Joe Bastianich is the brains to chef Mario Batali’s brawn; he's the restaurateur behind the world-famous chef’s restaurants, including Babbo, Del Posto, and Otto. The son of chef, cookbook author, and cooking show host Lidia Bastianich, Joe is a renowned gourmand, so when we chatted with him about his involvement with Progresso soup last week, we couldn’t help but ask what his Thanksgiving plans are.
"I'm going to Berlin, so I’m having a very avant-garde, sprachen Thanksgiving," he joked. Interestingly enough, his traditional Thanksgiving is neither Italian or traditional American. "Normally, Thanksgiving is sauerkraut and choucroute," he added. "We come from Northeastern Italy, so we eat a lot of pork with sauerkraut in it. Prosciutto, tomato, mozzarella, lasagna Bolognese with green béchamel, and veal Bolognese, baccala whipped with garlic and olive oil, and then turkey, but only if we get to it. Those are the kind of dishes that pop out and speak 'Thanksgiving' to me."

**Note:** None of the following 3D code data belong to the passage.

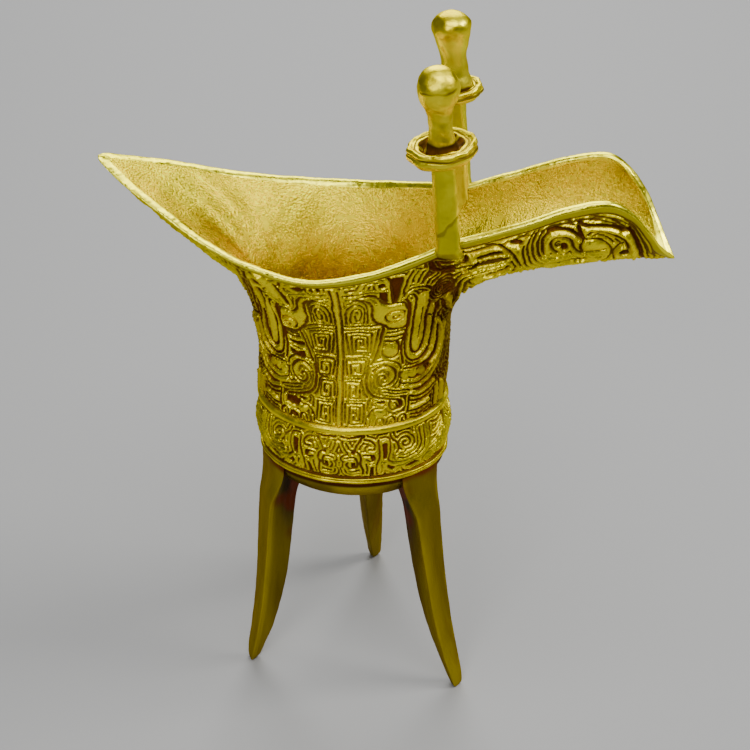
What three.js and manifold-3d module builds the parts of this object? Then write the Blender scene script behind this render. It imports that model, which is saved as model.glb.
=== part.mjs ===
// A three-legged ritual wine cup of gilt bronze: an oval bowl with a long pouring spout, a pointed
// tail opposite it, three blade legs, two capped posts on the rim and a strap handle with an ox head.
// Sizes are in millimetres. +Z is up, +X runs along the spout and +Y towards the handle. The pieces are
// laid out round the bowl's upright axis, with the ground at z = 0.
import * as THREE from 'three';
import Module from 'manifold-3d';
import { mergeVertices } from 'three/addons/utils/BufferGeometryUtils.js';

const wasm = await Module();
wasm.setup();

// The solder seam left between two castings that are joined
const SEAM = 0.3;

// Bowl: an oval barrel over a shallow domed floor
const BOWL_HALF_LENGTH = 21.8;
const BOWL_HALF_WIDTH = 17.6;
const WALL = 2;
const FLOOR_HEIGHT = 50;
const DOME_HEIGHT = 10;
const DOME_TAPER = 1.2;
const DOME_TILTS = [12, 30, 48, 64, 78];
const THROAT_HEIGHT = 95;
const THROAT_SHIFT = 0.7;

// Two raised rings with a barrel-shaped frieze between them
const LOWER_RING_HEIGHT = 61.5;
const UPPER_RING_HEIGHT = 75.4;
const RING_WIDTH = 1.9;
const RING_PROUD = 0.8;
const FRIEZE_BULGE = 1.4;

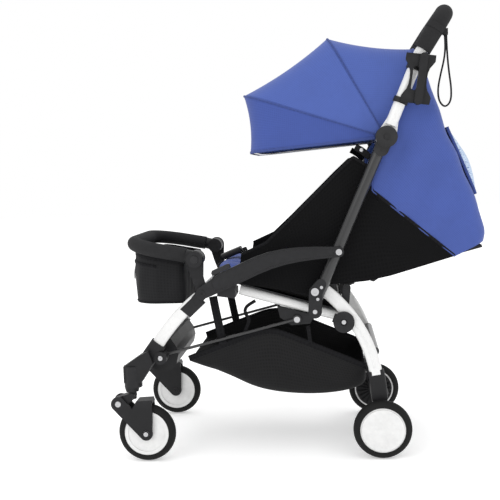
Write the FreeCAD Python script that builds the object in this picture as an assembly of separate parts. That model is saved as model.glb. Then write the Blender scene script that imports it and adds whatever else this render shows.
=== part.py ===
import FreeCAD, Part

import os
from math import atan2, cos, degrees, pi, radians, sin, sqrt, tan

V = FreeCAD.Vector

# A compact folding baby stroller, in millimetres.
# X runs from the front wheels to the push handle, Y across, Z up; -Y is the user's left side.
# Places are given as (x, z) from the middle of the wheelbase, in the plane of each side,
# and everything is moved by ORIGIN_SHIFT at export, to centre the whole box on X = 0.
ORIGIN_SHIFT = V(-83.5, 0, 0)

# Wheels
WHEELBASE = 548.0
WHEEL_R = 67.5
TYRE_W = 26.0
RIM_R = 52.0
FRONT_WHEEL_Y = 200.0
REAR_WHEEL_Y = 192.0
AXLE_R = 4.0
RUNNING_GAP = 0.06

# Frame joints, (x, z)
FRAME_PIVOT = (126.0, 345.0)        # upright on the seat tube
REAR_LEG_PIVOT = (191.0, 316.0)     # rear leg on the seat tube's rear end
FRONT_LEG_PIVOT = (-130.0, 395.0)   # front leg on the armrest's front end
ARMREST_PIVOT = (183.0, 482.0)      # armrest on the upright
HANDLE_HINGE = (295.0, 735.0)       # push handle and canopy on the upright
ROD_PIVOT = (83.0, 322.0)           # link rod on the bracket under the seat tube
ROD_FRONT = (-237.0, 242.0)         # link rod's open end on the front leg
BAR_JOINT = (-146.0, 472.0)         # padded front bar
RECLINE_HINGE = (200.0, 392.0)      # backrest
CASTER_X = -306.0                   # swivel axis
UPRIGHT_FOOT = (131.0, 373.0)       # lower and upper ends of the upright's tube
UPRIGHT_TOP = (280.1, 709.5)
UPRIGHT_HEADING = degrees(atan2(727.0 - 366.0, 288.0 - 128.0))
FORK_PIVOT = (-337.0, 139.0)        # suspension arm

# Distances of each layer from the middle plane, in Y
SEAT_TUBE_Y = 145.0
REAR_LEG_Y = 167.5
UPRIGHT_Y = 190.0
FRONT_LEG_Y = 186.0
ARMREST_Y = (206.5, 219.5)
BAR_BRACKET_Y = (196.0, 205.5)
ROD_Y = 161.8
CANOPY_Y = 172.0
SIDE_FABRIC_Y = 169.0

# Sections
SEAT_TUBE_R = 12.0
UPRIGHT_R = 13.0
HANDLE_R = 13.5
FOAM_R = 20.0
LEG_W = 30.0                        # leg section in the side plane
FRONT_LEG_T = 18.0
REAR_LEG_T = 16.0
TUBE_WALL = 1.6
BAR_FOAM_R = 17.0
FABRIC = 2.0

# Canopy: bow angles about the hinge, measured from +X towards +Z, and each bow's reach
BOW_ANGLES = {"rear": 71.0, "mid": 118.6, "front": 161.4, "brim": 184.3}
BOW_REACH = {"rear": 205.0, "mid": 264.0, "front": 341.0, "brim": 313.0}
BOW_HALF = {"rear": 167.2, "mid": 162.0, "front": 156.8, "brim": 151.6}
BOW_R = 2.3
BOW_INSET = 8.0
CANOPY_CORNER = 62.0
HUB_R = 15.0

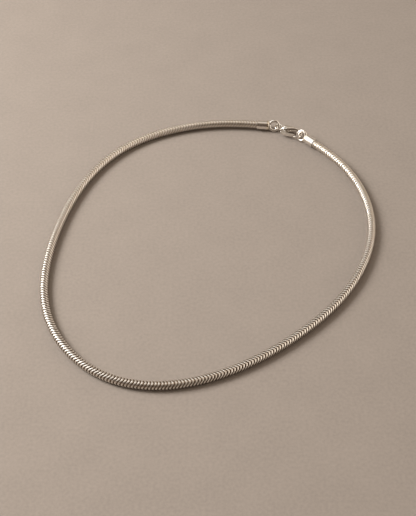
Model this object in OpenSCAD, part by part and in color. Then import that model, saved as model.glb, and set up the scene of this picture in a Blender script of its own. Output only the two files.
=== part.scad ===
// Round snake chain necklace, closed by a lobster clasp and lying on a table in a loose oval.
// Millimetres. The table is z = 0, +Z is up, and +Y points from the front of the loop to the clasp.

/* [Loop] */
// Width of the loop, over the chain
loop_w = 125.6; // [120:0.2:131]
// Length of the loop, from its front to the chain by the clasp
loop_l = 134.9; // [129:0.1:141]

/* [Chain] */
// Outer diameter of the chain
chain_d = 3.2; // [2.6:0.1:3.8]
// Length of chain held in each end cap
chain_insert = 3.6; // [2.5:0.1:4.5]

/* [End caps] */
// Clearance round the chain in the cup of a cap
cup_gap = 0.05; // [0.03:0.01:0.1]
// Wall of the cup
cup_wall = 0.25; // [0.2:0.05:0.5]
// Thickness of the closed end of a cap
cap_end = 1; // [0.6:0.1:2]
// Radius of the rounded edge of the closed end
cap_edge_r = 0.35; // [0.1:0.05:0.5]

/* [Soldered rings] */
// Outer diameter of a ring
ring_d = 5; // [4.4:0.1:5.8]
// Diameter of the wire of a ring
ring_wire_d = 1.1; // [0.9:0.05:1.2]
// Depth to which a ring is sunk in its cap where it is soldered
solder_depth = 0.35; // [0.2:0.05:0.5]
// Diameters of the solder's foot on the cap and of its head on the ring
solder_foot_d = 1.7; // [1.4:0.1:2]
solder_head_d = 1.2; // [1:0.1:1.4]
// Lean of the rings, from 0 for a ring that lies flat, in degrees
ring_lean = 57; // [50:1:70]

/* [Clasp] */
// Thickness of the clasp at its shoulder
clasp_t = 2.8; // [2.6:0.1:3.2]
// Width of the clasp's shoulder
shoulder_w = 3.5; // [3.3:0.1:3.8]
// Width across the claw
claw_w = 5.2; // [5:0.1:5.6]
// Distance of the claw's round end off the line through the eye, towards the lever
hook_drop = 0.25; // [0.15:0.05:0.35]
// Width of the claw's arm at its round end
arm_w = 1; // [0.9:0.05:1.2]
// Thickness of the claw's arm at its round end
arm_t = 1.35; // [1.1:0.05:1.4]
// Room between the ring in the claw and the claw's round end
hook_room = 0.35; // [0.3:0.05:0.6]
// Diameter of the hole in the clasp's eye
eye_hole_d = 2.1; // [2:0.05:2.5]
// Thickness of the rim round the eye
eye_rim_d = 0.8; // [0.6:0.05:1]
// Height of the clasp's underside above the table, since both its ends lie on the rings
clasp_rise = 0.5; // [0.4:0.05:0.6]

/* [Lever] */
// Thickness of the lever
lever_t = 1; // [0.8:0.1:1.3]
// Width of the lever along its gate
lever_w = 0.85; // [0.7:0.05:1]
// Distance of the lever's rivet from the eye, along the clasp
pivot_in = 1.7; // [1.6:0.05:1.9]
// Distance of the rivet off the line through the eye, towards the gate
pivot_off = 0.55; // [0.45:0.05:0.65]
// Wall of the lever round the rivet
hub_wall = 0.45; // [0.4:0.05:0.5]
// How far the lever's thumb tab reaches behind the rivet, towards the eye
tab_back = 1.4; // [1.2:0.1:1.6]
// How far the thumb tab stands out from the rivet
tab_out = 1.65; // [1.5:0.05:1.8]
// How far the tip of the gate reaches past the middle of the claw's round end, towards the eye
tip_back = 0.15; // [0:0.05:0.3]
// Clearance between the tip of the gate and the inside of the claw's tip
tip_gap = 0.06; // [0.04:0.01:0.1]
// Clearance on each side of the lever in its slot
slot_gap = 0.06; // [0.04:0.01:0.1]
// How far the slot runs past the rivet, along the clasp
slot_run = 2.2; // [2:0.1:2.4]
// Angle through which the lever swings in, in degrees
lever_swing = 26; // [15:1:28]
// Diameter of the rivet that the lever turns on
pin_d = 0.8; // [0.6:0.05:1]
// Radial clearance of the rivet in its holes
pin_gap = 0.03; // [0.02:0.01:0.06]
// Depth of the rivet's ends below the clasp's thickest place
pin_inset = 0.2; // [0.15:0.05:0.3]

/* [Hidden] */
$fn = 64;
silver = [0.82, 0.81, 0.78];
bright_silver = [0.88, 0.87, 0.85];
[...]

And like all Thanksgiving devotees, Bastianich knows that the day after is almost as big a deal as the day itself, and he’s got a thorough plan of attack. "You know, it's a whole process," he said. "You start with baccala and champagne for breakfast, and then tortellini and brodo for lunch, then turkey leftovers."
One thing that became clear during our chat is that turkey is certainly not the centerpiece in the Bastianich household on Thanksgiving. "The turkey thing is just, I don't know," he added. "Once a year, it's fine, it's great. But there are so many things I'd rather eat."